US anger over UK decision to block extradition of computer hacker
THE US Attorney General has admitted that he was "disappointed" with British Home Secretary Theresa May's decision to block the extradition of computer hacker Gary McKinnon.
Eric Holder pointed out that previous home secretaries and judges had indicated that Mr McKinnon could be extradited to America.
But he denied claims that the issue had damaged his relationship with Mrs May, which he said "is and remains strong".
In a major victory for supporters of Mr McKinnon, who has been fighting extradition since 2002, the Home Secretary announced last month that she would not allow it because he was "seriously ill".
Mr McKinnon, 46, has Asperger's syndrome and suffers from depression. He says he only accessed US government computers to look for evidence of UFOs.

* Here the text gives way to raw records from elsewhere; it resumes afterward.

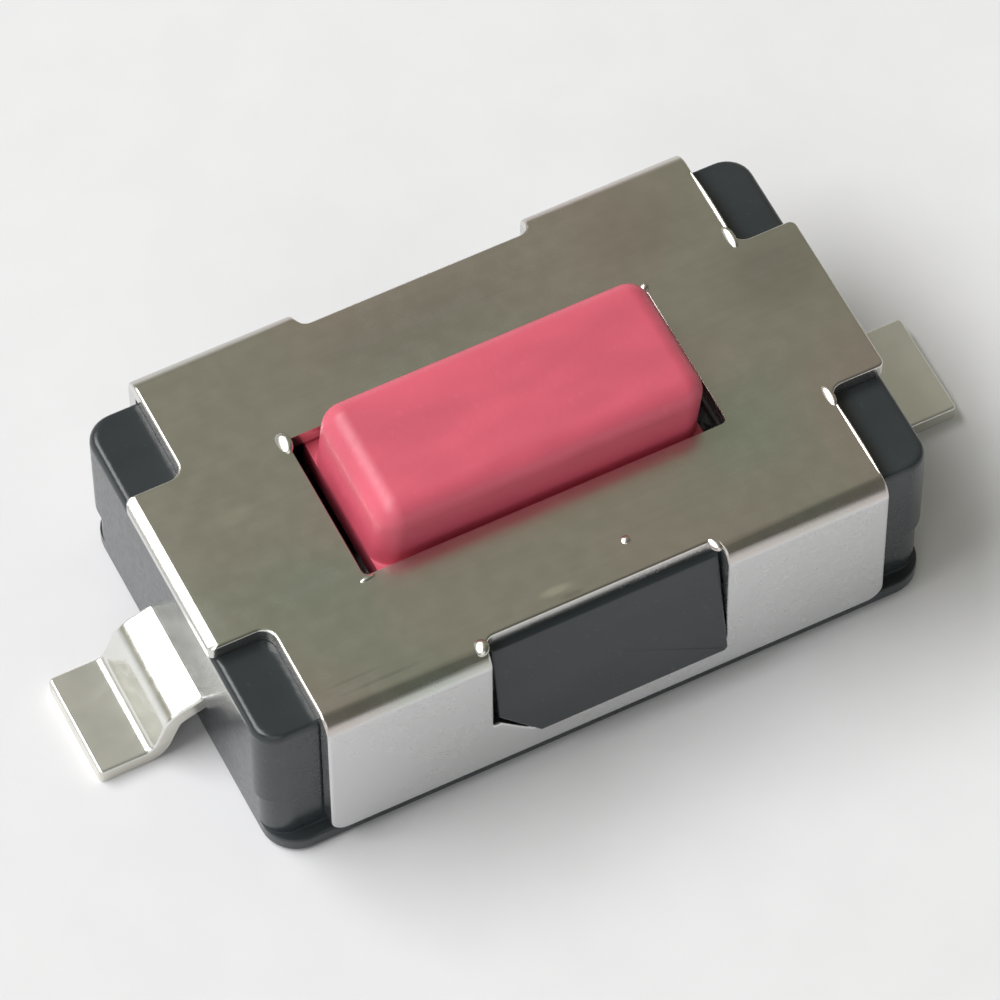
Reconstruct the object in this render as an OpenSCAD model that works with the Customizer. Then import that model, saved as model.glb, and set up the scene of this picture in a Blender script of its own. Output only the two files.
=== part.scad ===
// Surface mount tactile switch with an oblong button, in millimetres.
// The origin is at the middle of the body on the circuit board's surface.
// X runs along the body towards the centre contact's lead, Z points away from the board.

/* [Cover] */
// Length of the cover over its two end tongues
cover_length = 6; // [5.6:0.1:6.8]
// Width of the cover over its folded side walls
cover_width = 3.7; // [3.5:0.1:4.4]
// Height of the cover's top face above the board
cover_top = 1.8; // [1.75:0.05:2.2]
// Thickness of the cover's sheet metal
sheet = 0.15; // [0.1:0.01:0.2]
// Inside radius of the folds along the cover's long edges
fold_inside_r = 0.02; // [0.01:0.01:0.05]
// Length of each end tongue beyond the corner notches
tongue_length = 0.52; // [0.4:0.02:0.6]
// Width of the end tongues
tongue_width = 1.58; // [1.2:0.02:1.9]
// Radius in the inner corners of the corner notches
notch_r = 0.12; // [0.05:0.01:0.2]
// Radius of the lower corners of the side walls
wall_corner_r = 0.15; // [0.05:0.01:0.3]

/* [Window and slots] */
// Gap in the window at each end of the button's head
window_end_gap = 0.16; // [0.05:0.01:0.25]
// Gap in the window along each side of the button's head
window_side_gap = 0.07; // [0.03:0.01:0.1]
// Radius of the window's corners
window_corner_r = 0.05; // [0.02:0.01:0.1]
// Length of the snap slot in each side wall
slot_length = 2.08; // [1.6:0.04:2.4]
// Distance from a side wall's outer face to the top plate's edge along the slot
slot_inset = 0.2; // [0.18:0.01:0.3]
// Radius of the slot's inner corners
slot_r = 0.1; // [0.05:0.01:0.15]
// Size of the bevel across the lower corner of each slot and of its boss towards -X
key_bevel = 0.34; // [0.2:0.02:0.4]
// Height of the strip of side wall below the slot
strip_height = 0.3; // [0.2:0.02:0.4]

/* [Housing] */
// Gap between the board and the housing's underside
standoff = 0.02; // [0.01:0.01:0.05]
// Distance that the cover's tongues reach past the housing's end faces
tongue_overhang = 0.02; // [0:0.01:0.05]
// Radius of the housing's four upright corners
housing_corner_r = 0.22; // [0.1:0.02:0.4]
// Height of the mould parting step on the end faces above the board
step_height = 0.65; // [0.64:0.01:0.9]
// Depth of the mould parting step on the end faces
step_depth = 0.04; // [0.01:0.01:0.08]
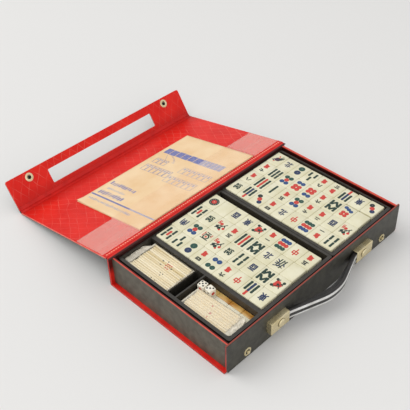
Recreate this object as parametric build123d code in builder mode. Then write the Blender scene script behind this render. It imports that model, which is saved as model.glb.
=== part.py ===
"""Mahjong carrying case, open, in millimetres.

The case lies flat and its handle points to -Y. X runs along the hinge, Y from the front
panel to the spine and Z up. The origin is the middle of the base, on the face that rests
on the table.
"""

import math
import os

from build123d import *

# ---------------------------------------------------------------- driving dimensions
# Case body
case_length = 300.0  # over the two end walls
case_depth = 190.0  # front face to back face
case_height = 44.0  # top of the end walls
cover_overhang = 5.0  # cover past each end wall
front_overhang = 3.0  # front panel past each end wall
skin = 0.6  # outer leatherette
lining = 0.6  # red vinyl
board = 2.0  # board in the base, spine and lid
front_board_thickness = 0.9
wall_board_thickness = 1.3
front_corner = 5.0  # radius of the front panel's lower corners
base_corner = 2.5  # radius of the base's front corners, seen from above
back_wall = 2.1  # lined board inside the spine
fold_radius = 1.6  # outside radius of the skin where it turns up
strip_width = 5.4  # stitched strip over the spine's top
strip_thickness = 0.5
strip_setback = 0.2  # strip short of the spine's back face
strip_inset = 0.4  # strip short of the cover's end

# Lid and closing flap
lid_gap = 0.8  # between the closed lid and the end walls
lid_slope = 12.5  # degrees below level, open
flap_slope = 57.0  # degrees above level, standing
flap_height = 44.0  # fold to free edge
flap_board_thickness = 1.4
flap_standoff = 1.5  # between the closed flap and the front panel
flap_corner = 3.0
hinge_setback = 0.2  # hinge axis behind the spine
hinge_lining_gap = 0.4  # from the hinge axis to the lid's lining
board_gap = 1.5  # from a fold's axis to the boards beside it
piping_radius = 1.0
piping_inset = 1.0  # piping short of the cover's end
piping_gap = 0.3
slot_length = 186.0
slot_near = 12.2  # from the fold to the slot's near side
slot_far = 32.2
slot_corner = 1.5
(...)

Asked whether he felt "completely screwed" by the decision - as was reported at the time - Mr Holder said: "No, not at all. We were certainly disappointed by the decision, given the fact that prior home secretaries and judges here in the UK had made the determination that he could be extradited.
"But the relationship we have with the UK is a special one and the relationship I have with Theresa May is indeed a good one."
Mr Holder described Britain and America as "two great allies".
He insisted the extradition relationship between the two, which is widely believed in the UK to be tougher on British citizens, was "fair and balanced" and the subject of "misperception".
"If you look at the relationship in its totality and in a fact-based way, I think you can see the extradition relationship is indeed a balanced one, the appropriate standards are used by both nations, and that we work together in extradition as we do in other areas to foster our common needs," he said.